DATA SECTION >>
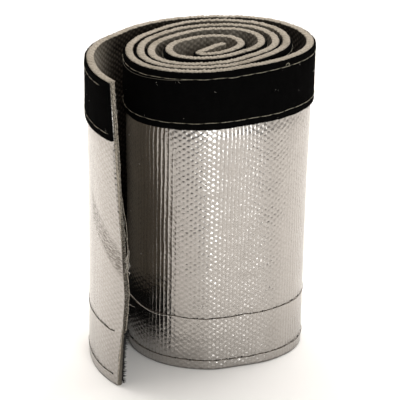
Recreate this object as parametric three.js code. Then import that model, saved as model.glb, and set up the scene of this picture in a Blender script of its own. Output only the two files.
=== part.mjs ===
// Heat shield sleeve, rolled up and standing on end. Millimetres, +Z up, front towards -Y.
// One strip of glass cloth with a foil face, a loop tape along one edge of the foil face and a hook
// tape along the other edge of the cloth face, rolled loosely with its free end standing off.
import * as THREE from 'three';

// Strip, as it lies across its width (the height of the roll)
const WIDTH = 145;            // wraps a 38 mm hose with a 25 mm overlap
const CLOTH = 2.1;            // woven glass
const FOIL = 0.2;             // foil face bonded on it
const TAPE_WIDTH = 25.4;
const LOOP = 1.6;             // loop tape with its pile
const HOOK = 1.6;             // hook tape with its hooks
const THREAD_WIDTH = 0.9;
const THREAD_PROUD = 0.3;
const ROW_INSET = 2.6;        // thread row to the tape's edge
const HOOK_UPPER_INSET = 1.2; // the same on the hook tape's upper edge
const LOOP_DROP = 0.3;        // the loop tape lies this far in from the upper edge
const HOOK_LIFT = 2.2;        // the hook tape lies this far in from the lower edge
const FOIL_LIFT = 0.3;        // the foil stops short of the lower edge
const CLEAR = 0.3;            // air between turns wound tight
const TAPE_STOP = 34;         // bare length of cloth left at the inner end, cloth side only

// Roll: by angle counted on through the turns (degrees, counterclockwise from above, from the
// innermost turn to the free end), the room that the foil face has beyond turns wound tight, as a
// share of ROLL
const ROLL = 100;             // rough width of the roll
const PITCH = CLOTH + FOIL + Math.max(LOOP, HOOK) + THREAD_PROUD + CLEAR;
const TURNS = [
  [-100, 0.166], [-40, 0.139], [5, 0.153], [50, 0.154], [95, 0.124], [140, 0.118], [185, 0.163],
  [230, 0.201], [275, 0.170], [320, 0.148], [365, 0.198], [410, 0.229], [455, 0.185], [500, 0.154],
  [545, 0.198], [590, 0.248], [635, 0.203], [680, 0.169], [725, 0.219], [770, 0.250], [815, 0.204],
  [860, 0.176], [905, 0.205], [950, 0.251], [995, 0.206], [1040, 0.173], [1085, 0.224],
  [1130, 0.269], [1175, 0.235], [1220, 0.184], [1268, 0.215], [1310, 0.258], [1350, 0.220],
  [1380, 0.188], [1405, 0.207], [1440, 0.276], [1490, 0.330], [1530, 0.277], [1575, 0.289],
  [1620, 0.334], [1645, 0.368], [1671, 0.471],
];
const STEP = 10;              // degrees between stations
const FOLD_RADIUS = 3.0;      // foil face round the fold that starts the roll
const FOLD_TURN = 126;        // degrees the fold turns through
const FOLD_STEPS = 7;
const TONGUE = 17;            // straight inner end past the fold
const TONGUE_BEND = 10;       // degrees it bends along its length
const TONGUE_STEPS = 4;

const rad = (deg) => (deg * Math.PI) / 180;

// Distance of the foil face from the middle, on a smooth curve through the table of turns
function distanceAt(angle) {
  const n = TURNS.length;
  const slope = (i) => (TURNS[i + 1][1] - TURNS[i][1]) / (TURNS[i + 1][0] - TURNS[i][0]);
  const tangent = (i) => {
    if (i === 0) return slope(0);
    if (i === n - 1) return slope(n - 2);
    const before = TURNS[i][0] - TURNS[i - 1][0];
    const after = TURNS[i + 1][0] - TURNS[i][0];
    return (slope(i - 1) * after + slope(i) * before) / (before + after);
  };
  let k = 0;
  while (k < n - 2 && angle > TURNS[k + 1][0]) k += 1;
  const h = TURNS[k + 1][0] - TURNS[k][0];
  const u = (angle - TURNS[k][0]) / h;
  const room = (2 * u ** 3 - 3 * u ** 2 + 1) * TURNS[k][1] + (u ** 3 - 2 * u ** 2 + u) * h * tangent(k)
    + (3 * u ** 2 - 2 * u ** 3) * TURNS[k + 1][1] + (u ** 3 - u ** 2) * h * tangent(k + 1);
  return (PITCH * angle) / 360 + ROLL * room;
}

// Stations of the foil face in plan, from the inner end to the free end
function foilLine() {
  const first = TURNS[0][0];
  const last = TURNS[TURNS.length - 1][0];
  const roll = [];
  for (let a = first; a < last - STEP / 2; a += STEP) roll.push(a);
  roll.push(last);
  const points = roll.map((a) => [distanceAt(a) * Math.cos(rad(a)), distanceAt(a) * Math.sin(rad(a))]);
  // the fold and the straight end run inward from the first station, turning clockwise
  const ahead = [points[0][0] - points[1][0], points[0][1] - points[1][1]];
  let heading = Math.atan2(ahead[1], ahead[0]) - rad(2);
  let [x, y] = points[0];
  const inner = [];
  const run = (total, length, steps) => {
    for (let i = 0; i < steps; i += 1) {
      heading -= rad(total) / steps / 2;
      x += (length / steps) * Math.cos(heading);
      y += (length / steps) * Math.sin(heading);
      heading -= rad(total) / steps / 2;
      inner.push([x, y]);
    }
  };
  run(FOLD_TURN, rad(FOLD_TURN) * FOLD_RADIUS, FOLD_STEPS);
  run(TONGUE_BEND, TONGUE, TONGUE_STEPS);
  return [...inner.reverse(), ...points];
}

// Unit normals away from the foil face
function outward(line) {
  return line.map((_, i) => {
    const a = line[Math.max(0, i - 1)];
    const b = line[Math.min(line.length - 1, i + 1)];
    const dx = b[0] - a[0];
    const dy = b[1] - a[1];
    const len = Math.hypot(dx, dy);
    return [dy / len, -dx / len];
  });
}

const LINE = foilLine();
const OUT = outward(LINE);

// A band that follows the roll: section is a closed loop of [distance off the foil face, height]
function band(section, start = 0) {
  const m = section.length;
  const position = [];
  const index = [];
  for (let i = start; i < LINE.length; i += 1) {
    for (const [off, z] of section) {
      position.push(LINE[i][0] + OUT[i][0] * off, LINE[i][1] + OUT[i][1] * off, z);
    }
  }
  const rows = LINE.length - start;
  for (let i = 0; i < rows - 1; i += 1) {
    for (let j = 0; j < m; j += 1) {
      const a = i * m + j;
      const b = i * m + ((j + 1) % m);
      index.push(a, b, b + m, a, b + m, a + m);
    }
  }
  for (let j = 1; j < m - 1; j += 1) {
    index.push(0, j + 1, j);
    const e = (rows - 1) * m;
    index.push(e, e + j, e + j + 1);
  }
  const geometry = new THREE.BufferGeometry();
  geometry.setAttribute('position', new THREE.Float32BufferAttribute(position, 3));
  geometry.setIndex(index);
  return geometry;
}

const rect = (o1, o2, z1, z2) => [[o1, z1], [o1, z2], [o2, z2], [o2, z1]];
const row = (off, z) => [[off, z - THREAD_WIDTH / 2], [off, z + THREAD_WIDTH / 2], [off + THREAD_PROUD, z]];

// Station where the bare cloth at the inner end stops
function stationAt(length) {
  let gone = 0;
  for (let i = 1; i < LINE.length; i += 1) {
    gone += Math.hypot(LINE[i][0] - LINE[i - 1][0], LINE[i][1] - LINE[i - 1][1]);
    if (gone >= length) return i;
  }
  return 0;
}

const loopHigh = WIDTH - LOOP_DROP;
const loopLow = loopHigh - TAPE_WIDTH;
const hookHigh = HOOK_LIFT + TAPE_WIDTH;
const PIECES = {
  glass_cloth: band(rect(-FOIL - CLOTH, -FOIL, 0, WIDTH)),
  foil_facing: band(rect(-FOIL, 0, FOIL_LIFT, WIDTH)),
  loop_tape: band(rect(0, LOOP, loopLow, loopHigh)),
  hook_tape: band(rect(-FOIL - CLOTH - HOOK, -FOIL - CLOTH, HOOK_LIFT, hookHigh), stationAt(TAPE_STOP)),
  loop_seam_upper: band(row(LOOP, loopHigh - ROW_INSET)),
  loop_seam_lower: band(row(LOOP, loopLow + ROW_INSET)),
  hook_seam_upper: band(row(0, hookHigh - HOOK_UPPER_INSET), stationAt(TAPE_STOP)),
  hook_seam_lower: band(row(0, HOOK_LIFT + ROW_INSET), stationAt(TAPE_STOP)),
};
const LOOKS = {
  glass_cloth: [0xb9b1a2, 0, 0.9],
  foil_facing: [0xcfc8bc, 1, 0.35],
  loop_tape: [0x111111, 0, 0.95],
  hook_tape: [0x161616, 0, 0.9],
  loop_seam_upper: [0x8a8262, 0, 0.8],
  loop_seam_lower: [0x8a8262, 0, 0.8],
  hook_seam_upper: [0x4a4036, 0, 0.8],
  hook_seam_lower: [0x4a4036, 0, 0.8],
};

// The frame's origin is the middle of the roll's footprint
const box = new THREE.Box3();
for (const geometry of Object.values(PIECES)) {
  geometry.computeBoundingBox();
  box.union(geometry.boundingBox);
}
const mid = box.getCenter(new THREE.Vector3());

const group = new THREE.Group();
for (const [name, geometry] of Object.entries(PIECES)) {
  geometry.translate(-mid.x, -mid.y, 0);
  geometry.computeVertexNormals();
  const [color, metalness, roughness] = LOOKS[name];
  const mesh = new THREE.Mesh(geometry, new THREE.MeshStandardMaterial({ color, metalness, roughness }));
  mesh.name = name;
  group.add(mesh);
}

export default group;
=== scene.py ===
"""Heat shield sleeve, rolled up and standing on end: a strip of foil-faced glass cloth with a loop tape
along its upper edge, outside, and a hook tape along its lower edge, inside."""
import math

import bpy
import numpy as np
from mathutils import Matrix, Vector


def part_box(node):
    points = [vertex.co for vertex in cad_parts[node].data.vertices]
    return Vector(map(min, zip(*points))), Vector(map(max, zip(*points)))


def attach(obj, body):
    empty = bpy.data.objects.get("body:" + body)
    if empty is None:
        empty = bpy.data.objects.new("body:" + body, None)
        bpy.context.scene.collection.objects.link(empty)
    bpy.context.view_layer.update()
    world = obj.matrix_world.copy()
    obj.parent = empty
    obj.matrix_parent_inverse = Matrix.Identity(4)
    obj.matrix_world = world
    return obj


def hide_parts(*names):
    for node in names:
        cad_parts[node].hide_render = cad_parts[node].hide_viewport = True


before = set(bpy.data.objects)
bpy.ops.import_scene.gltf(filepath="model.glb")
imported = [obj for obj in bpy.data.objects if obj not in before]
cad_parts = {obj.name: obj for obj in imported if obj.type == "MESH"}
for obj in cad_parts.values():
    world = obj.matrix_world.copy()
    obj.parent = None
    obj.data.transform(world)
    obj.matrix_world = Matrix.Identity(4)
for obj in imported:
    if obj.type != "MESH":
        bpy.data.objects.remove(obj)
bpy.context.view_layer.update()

MM = 0.001

# The strip across its width, in millimetres, as in the part's source
WIDTH = 145.0
CLOTH, FOIL, LOOP, HOOK = 2.1, 0.2, 1.6, 1.6
TAPE_WIDTH = 25.4
LOOP_DROP, HOOK_LIFT, FOIL_LIFT = 0.3, 2.2, 0.3
ROW_INSET, HOOK_UPPER_INSET = 2.6, 1.2
TAPE_STOP = 34.0
THREAD_PROUD, CLEAR = 0.3, 0.3
HOOK_BASE = 0.7    # woven part of the hook tape, under its hooks
PILE_HANG = 0.7    # how far the pile hangs below the loop tape
LOOP_HIGH = WIDTH - LOOP_DROP
LOOP_LOW = LOOP_HIGH - TAPE_WIDTH
HOOK_HIGH = HOOK_LIFT + TAPE_WIDTH

# The roll: angle through the turns in degrees, and the room the foil face has beyond tight turns
ROLL = 100.0
PITCH = CLOTH + FOIL + max(LOOP, HOOK) + THREAD_PROUD + CLEAR
TURNS = np.array([
    (-100, 0.166), (-40, 0.139), (5, 0.153), (50, 0.154), (95, 0.124), (140, 0.118), (185, 0.163),
    (230, 0.201), (275, 0.170), (320, 0.148), (365, 0.198), (410, 0.229), (455, 0.185), (500, 0.154),
    (545, 0.198), (590, 0.248), (635, 0.203), (680, 0.169), (725, 0.219), (770, 0.250), (815, 0.204),
    (860, 0.176), (905, 0.205), (950, 0.251), (995, 0.206), (1040, 0.173), (1085, 0.224),
    (1130, 0.269), (1175, 0.235), (1220, 0.184), (1268, 0.215), (1310, 0.258), (1350, 0.220),
])
# the outer turn, first as in the part's source, then as it has settled in the photograph
OUTER_TURN = np.array([
    (1380, 0.188), (1405, 0.207), (1440, 0.276), (1490, 0.330), (1530, 0.277), (1575, 0.289),
    (1620, 0.334), (1645, 0.368), (1671, 0.471),
])
SETTLED_TURN = np.array([
    (1380, 0.188), (1405, 0.214), (1440, 0.281), (1490, 0.303), (1530, 0.256), (1575, 0.250),
    (1600, 0.264), (1620, 0.317), (1645, 0.380), (1671, 0.471),
])
STEP = 10.0
FOLD_RADIUS, FOLD_TURN = 3.0, 126.0
TONGUE, TONGUE_BEND = 17.0, 10.0

# Slump: how far the roll, upright in the part's source, has strayed in plan at its foot
LEAN = 2.7             # to the left, all of it
SKEW = 0.215           # forward on the right and back on the left, as a share of the distance out
HANG = 0.4             # further to the left, the free end only
HANG_START = 105.0     # the free end hangs by itself over this last length, from here
HANG_FULL = 55.0       # to here
FREE = 50.0            # last length that is drawn in and stretched along
DRAWN_IN = 0.8         # share of that which goes in towards the roll
# by height, how far the free edge is drawn in and along, and how far its cut strays along
DRAWN = np.array([
    (0, 3.4), (22, 4.5), (34, 5.35), (46, 5.65), (63, 4.82), (90, 3.33), (122, 1.6), (145, 0.3),
])
RAGGED = np.array([
    (0, 0), (10.4, -0.9), (18, -1.2), (23, -0.7), (33.5, 0.2), (43.5, 0.3), (63, 0.3), (78, 0.2),
    (90, -0.5), (107, -0.5), (122, 0.1), (145, 0),
])

# The weave, as it shows on the cut edges and through the foil, and the sewing
YARN = 1.9             # pitch of the yarns that run across the strip, upright on the roll
PICK = 1.3             # pitch of the yarns that run along it
STITCH = 6.6           # length of a stitch
THREAD = 0.16          # radius of the sewing thread
LOOSE_THREAD = 0.14    # radius of the thread that has come loose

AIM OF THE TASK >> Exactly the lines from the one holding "const group = new THREE.Group();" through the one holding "from mathutils import Matrix, Vector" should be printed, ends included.

CORRECT RESULT >>
const group = new THREE.Group();
for (const [name, geometry] of Object.entries(PIECES)) {
  geometry.translate(-mid.x, -mid.y, 0);
  geometry.computeVertexNormals();
  const [color, metalness, roughness] = LOOKS[name];
  const mesh = new THREE.Mesh(geometry, new THREE.MeshStandardMaterial({ color, metalness, roughness }));
  mesh.name = name;
  group.add(mesh);
}

export default group;
=== scene.py ===
"""Heat shield sleeve, rolled up and standing on end: a strip of foil-faced glass cloth with a loop tape
along its upper edge, outside, and a hook tape along its lower edge, inside."""
import math

import bpy
import numpy as np
from mathutils import Matrix, Vector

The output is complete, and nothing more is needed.